There is plenty of high-tech gadgetry that goes into modern police work, but there's still room at the Concord Police Department for countless relics dating back as far as the 1800s.
Including one that's ticketed for a national display.
The department has compiled something of a police museum over the past handful of years, sifting through boxes already on hand and collecting various donations from the community to build a shrine to the history of Concord crime fighting. Included in those findings is a finger cuff created by Abraham Cushing, an office in Concord in the 1920s and '30s.
That cuff, which an officer could slip around a suspect's finger in order to gain some pretty persuasive - and painful - torque, will be sent to the National Law Enforcement Museum in Washington, D.C.
But the item is just one of hundreds on display at the department, all of which are from the city's history. Through the generosity of family members of former officers and others in the community willing to donate, what began as a small project has taken over an entire wall of display cases on the building's third floor.
"What's impressive to me is these people take pride in the possession of their family member's history, but they want these things to remain appreciated by others in the profession," Police Chief John Duval said. "There's a sense of pride, not only in themselves but also in their family. They want these items to be appreciated for years and years to come."
The collection is quite diverse, featuring badges and commemorative shields, handcuffs and nightsticks, helmets and hats, old radios and communication equipment and parking tickets.

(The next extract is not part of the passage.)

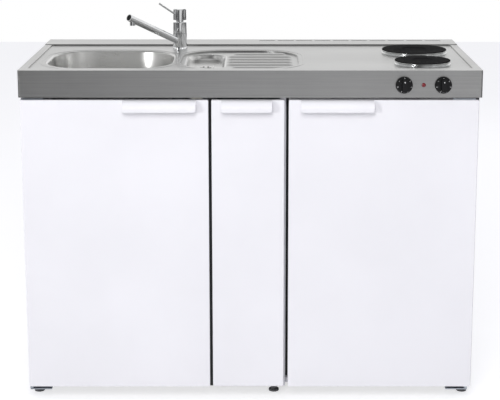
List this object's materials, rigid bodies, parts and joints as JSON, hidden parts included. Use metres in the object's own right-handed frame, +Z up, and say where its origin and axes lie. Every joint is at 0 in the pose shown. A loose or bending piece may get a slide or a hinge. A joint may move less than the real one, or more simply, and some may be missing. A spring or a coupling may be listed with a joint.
{
  "type": "kitchenette unit with sink and hob",
  "caption": "Freestanding metal kitchenette: steel worktop with sink, drainer, mixer tap and two hotplates over a hinged cupboard, a pull-out and an undercounter refrigerator.",
  "frame": {"origin": "on the floor, under the middle of the unit's overall box", "axes": "+X to the right seen from the front, +Y from the front to the wall, +Z up"},
  "size_m": [1.2, 0.624, 1.037],
  "materials": {
    "worktop_steel": "fine cross-brushed stainless steel",
    "bowl_steel": "satin pressed stainless steel",
    "waste_steel": "polished stainless steel",
    "chrome": "bright chrome plate",
    "stem_brass": "machined brass",
    "pipe_plastic": "moulded white plastic",
    "plug_rubber": "black rubber",
    "hotplate_iron": "turned cast iron, blackened",
    "spill_ring": "bright rolled steel",
    "zinc": "zinc-plated steel",
    "basket_wire": "chromed sheet and wire",
    "switch_plastic": "moulded plastic",
    "lamp_red": "clear red plastic",
    "knob_black": "fine-grained black plastic with white marks",
    "enamel": "smooth white powder coat",
    "cabinet_paint": "white powder coat",
    "back_galvanised": "galvanised sheet",
    "foot_plastic": "grey plastic",
    "casing_paint": "white lacquered sheet",
    "liner_plastic": "white vacuum-formed plastic",
    "gasket": "light grey flexible profile",
    "clear_plastic": "lightly frosted clear plastic",
    "glass": "toughened glass with a plain trim",
    "evaporator": "satin aluminium sheet",
    "black_paint": "black lacquer"
  },
  "bodies": {
    "cabinet": {"worktop": "worktop_steel", "sink_bowl": "bowl_steel", "drainer_tray": "bowl_steel", "bowl_waste": "waste_steel", "dish_waste": "waste_steel", "waste_pipe": "pipe_plastic", "bottle_trap": "pipe_plastic", "tap_body": "chrome", "tap_shank_nut": "stem_brass", "rear_hotplate": "hotplate_iron", "front_hotplate": "hotplate_iron", "spill_rings": "spill_ring", "hotplate_clamps": "zinc", "hob_switches": "switch_plastic", "pilot_lamp": "lamp_red", "terminal_box": "switch_plastic", "left_side_panel": "cabinet_paint", "right_side_panel": "cabinet_paint", "left_divider": "cabinet_paint", "right_divider": "cabinet_paint", "floor_tray": "cabinet_paint", "fridge_base": "cabinet_paint", "back_panel": "back_galvanised", "front_rail": "cabinet_paint", "rear_rail": "cabinet_paint", "levelling_feet": "foot_plastic", "left_door_pivots": "zinc", "fridge_door_pivots": "zinc", "door_magnet": "foot_plastic", "outer_runner": "zinc", "fridge_casing": "casing_paint", "fridge_liner": "liner_plastic", "glass_shelves": "glass", "freezer_box": "evaporator", "thermostat_housing": "switch_plastic", "compressor": "black_paint", "condenser": "black_paint"},
    "left_door": {"left_door": "enamel", "left_door_grip": "enamel"},
    "pullout": {"pullout_front": "enamel", "pullout_grip": "enamel", "pullout_frame": "zinc", "basket_top": "basket_wire", "basket_middle": "basket_wire", "basket_bottom": "basket_wire", "inner_runner": "zinc"},
    "runner_middle": {"middle_runner": "zinc"},
    "fridge_door": {"fridge_door": "enamel", "fridge_door_liner": "liner_plastic", "door_gasket": "gasket", "fridge_door_grip": "enamel", "door_racks": "clear_plastic"},
    "freezer_flap": {"freezer_flap": "clear_plastic"},
    "thermostat_dial": {"thermostat_dial": "switch_plastic"},
    "spout": {"spout": "chrome"},
    "mixer_stem": {"lever_stem": "stem_brass"},
    "lever_cap": {"lever_cap": "chrome"},
    "left_knob": {"left_knob": "knob_black"},
    "right_knob": {"right_knob": "knob_black"},
    "bowl_plug": {"bowl_plug": "plug_rubber"}
  },
  "joints": [
    {"name": "left_door_hinge", "type": "hinge", "parent": "cabinet", "child": "left_door", "pos_m": [-0.59, -0.276, 0.43], "axis": [0, 0, -1], "range_deg": [0, 110]},
    {"name": "pullout_slide", "type": "slide", "parent": "cabinet", "child": "pullout", "axis": [0, -1, 0], "range_m": [0, 0.4]},
    {"name": "runner_slide", "type": "slide", "parent": "cabinet", "child": "runner_middle", "axis": [0, -1, 0], "range_m": [0, 0.2]},
    {"name": "fridge_door_hinge", "type": "hinge", "parent": "cabinet", "child": "fridge_door", "pos_m": [0.58, -0.276, 0.43], "axis": [0, 0, 1], "range_deg": [0, 120]},
    {"name": "freezer_flap_hinge", "type": "hinge", "parent": "cabinet", "child": "freezer_flap", "pos_m": [0.319, -0.108, 0.655], "axis": [1, 0, 0], "range_deg": [0, 90]},
    {"name": "thermostat_turn", "type": "hinge", "parent": "cabinet", "child": "thermostat_dial", "pos_m": [0.535, -0.099, 0.728], "axis": [0, -1, 0], "range_deg": [0, 300]},
    {"name": "spout_swivel", "type": "hinge", "parent": "cabinet", "child": "spout", "pos_m": [-0.202, 0.122, 0.94], "axis": [0, 0, 1], "range_deg": [-45, 75]},
    {"name": "mixer_temperature", "type": "hinge", "parent": "cabinet", "child": "mixer_stem", "pos_m": [-0.202, 0.122, 0.995], "axis": [0, 0, 1], "range_deg": [-50, 50]},
    {"name": "mixer_flow", "type": "hinge", "parent": "mixer_stem", "child": "lever_cap", "pos_m": [-0.202, 0.122, 0.999], "axis": [-0.7254, 0.6884, 0], "range_deg": [0, 14]},
    {"name": "left_knob_turn", "type": "hinge", "parent": "cabinet", "child": "left_knob", "pos_m": [0.397, -0.294, 0.86201], "axis": [0, -1, 0], "continuous": true},
    {"name": "right_knob_turn", "type": "hinge", "parent": "cabinet", "child": "right_knob", "pos_m": [0.498, -0.294, 0.86201], "axis": [0, -1, 0], "continuous": true},
    {"name": "plug_lift", "type": "slide", "parent": "cabinet", "child": "bowl_plug", "axis": [0, 0, 1], "range_m": [0, 0.12]}
  ],
  "couplings": [
    {"joint": "runner_slide", "follows": "pullout_slide", "ratio": 0.5}
  ]
}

There's a shelf highlighting weapons that have been confiscated over the years, including an old handgun, a ninja throwing star and a pair of brass knuckles.
Cushing's contribution is particularly memorable given that he worked for the department and is credited with inventing it. But there's a story attached to every item displayed, and Duval said an old officer will often come in to donate a piece and discover a photo from his or her era, stopping to identify those in the picture and share fond memories.
Included in the collection is a book given to a departing chief in the late 1800s, complete with notes and photos from all his officers - in their mustachioed glory - as well as a display honoring former chief Arthur McIsaac.
The evolution of police weaponry is illustrated entertainingly, as well, from sturdy wooden nightsticks to lead-weighted clubs with floppy leather handles to more modern devices.
Duval said some of the items were in the building for years, stashed away in cardboard boxes, while others have been given over time. Current officers have contributed things, as well, and several have bought items on eBay or at auction, on their own dime, in order to build the collection.
Because of that, the project has engendered a touching sense of community, encouraging former officers to remain in contact with the department and encouraging current officers to take a sense of ownership. Even the display case built to hold the items was constructed in part by a department employee who is a finish carpenter.
"It illustrates how Concord is still a small community, and there's a very rich aspect to the sense of service to the community and these people," Duval said. "It underscores the pride we have. Officers have contributed in a variety of different ways, with their own time and their own money, to perpetuate the esprit decor. This is our home."